Dataset extract:
************
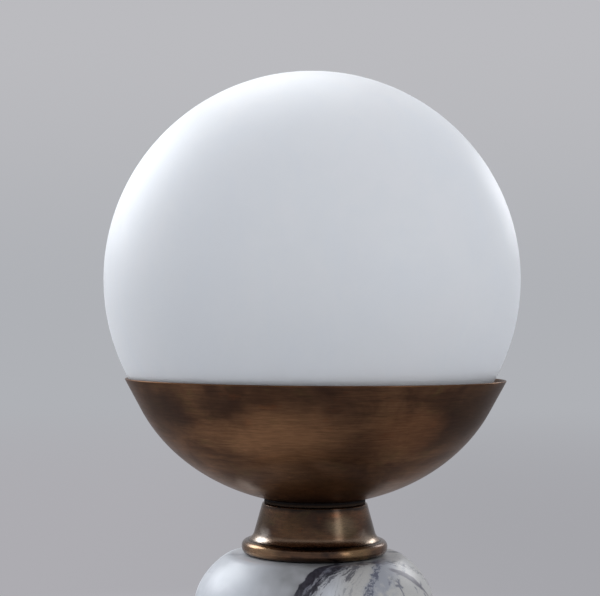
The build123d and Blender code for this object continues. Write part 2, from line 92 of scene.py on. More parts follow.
# the bowl is an ellipse with a straight band under its rim
BOWL_Z = RIM + CENTRE_RISE
BOWL_B = CENTRE_RISE + (RIM - CUP_FLAT) + POLE_DROP
band_share = (CENTRE_RISE + BAND) / BOWL_B
band_root = sqrt(1 - band_share**2)
BOWL_A = RIM_R / (band_root + BAND * band_share / (BOWL_B * band_root))


# ---- outlines and turned meshes
def rounded(points, steps=5, guard=0.25):
    """Corners (r, z, rounding) as outline points (r, z, wear).

    wear is 1 on a rounded corner and 0 beside it. A point at most guard away on each side keeps it off the flats.
    """
    longest_cut = 0.46  # of a side, so that two roundings on it never meet
    out = []
    for i, p in enumerate(points):
        c = Vector(p[:2])
        if len(p) < 3 or p[2] <= 0:
            out.append((p[0], p[1], 0))
            continue
        a, b = Vector(points[i - 1][:2]) - c, Vector(points[(i + 1) % len(points)][:2]) - c
        half = a.angle(b) / 2
        cut = min(p[2] / tan(half), longest_cut * a.length, longest_cut * b.length)
        r = cut * tan(half)
        room_a, room_b = (min(guard, 0.03 * side.length + 0.02) for side in (a, b))
        a.normalize()
        b.normalize()
        centre = c + (a + b).normalized() * (r / sin(half))
        start, end = c + a * cut - centre, c + b * cut - centre
        t0 = atan2(start.y, start.x)
        sweep = (atan2(end.y, end.x) - t0 + pi) % (2 * pi) - pi
        q = c + a * (cut + room_a)
        out.append((q.x, q.y, 0))
        for k in range(steps + 1):
            t = t0 + sweep * k / steps
            out.append((centre.x + r * cos(t), centre.y + r * sin(t), 1))
        q = c + b * (cut + room_b)
        out.append((q.x, q.y, 0))
    return out


def oval(cz, a, b, start, end, count):
    """Points of an ellipse arc centred on the axis at height cz, angles in degrees from the horizontal."""
    out = []
    for k in range(count + 1):
        t = radians(start + (end - start) * k / count)
        out.append((a * cos(t), cz + b * sin(t), 0))
    return out


def closed_at_axis(shape):
    """Points that a cosine left next to the axis, put on it."""
    return [(0 if r < 1e-4 else r, z, w) for r, z, w in shape]


def placed(shape, z, turned_over):
    """An outline moved up to z, or turned over with its old bottom at z."""
    if turned_over:
        return [(r, z - h, w) for r, h, w in reversed(shape)]
    return [(r, z + h, w) for r, h, w in shape]


def add_object(name, data):
    obj = bpy.data.objects.new(name, data)
    bpy.context.scene.collection.objects.link(obj)
    return obj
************
Exercise brief:
Return exactly the lines from the beginning of the data above through the one containing "(r, z, wear).", please. Include both end lines and add nothing else.

Completed exercise:
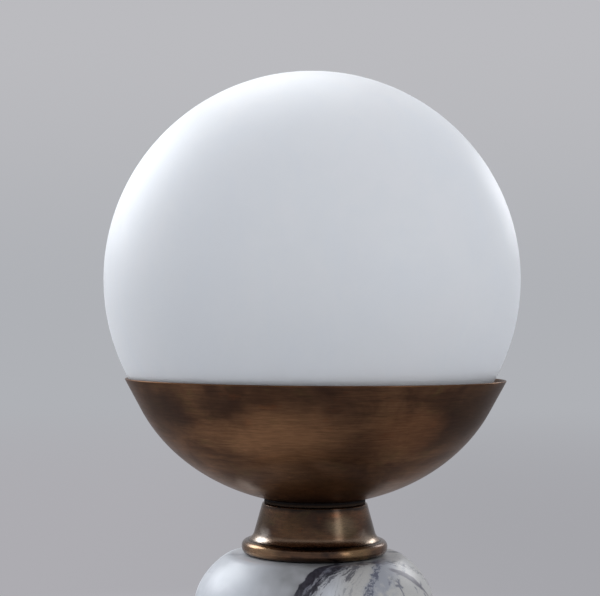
The build123d and Blender code for this object continues. Write part 2, from line 92 of scene.py on. More parts follow.
# the bowl is an ellipse with a straight band under its rim
BOWL_Z = RIM + CENTRE_RISE
BOWL_B = CENTRE_RISE + (RIM - CUP_FLAT) + POLE_DROP
band_share = (CENTRE_RISE + BAND) / BOWL_B
band_root = sqrt(1 - band_share**2)
BOWL_A = RIM_R / (band_root + BAND * band_share / (BOWL_B * band_root))


# ---- outlines and turned meshes
def rounded(points, steps=5, guard=0.25):
    """Corners (r, z, rounding) as outline points (r, z, wear).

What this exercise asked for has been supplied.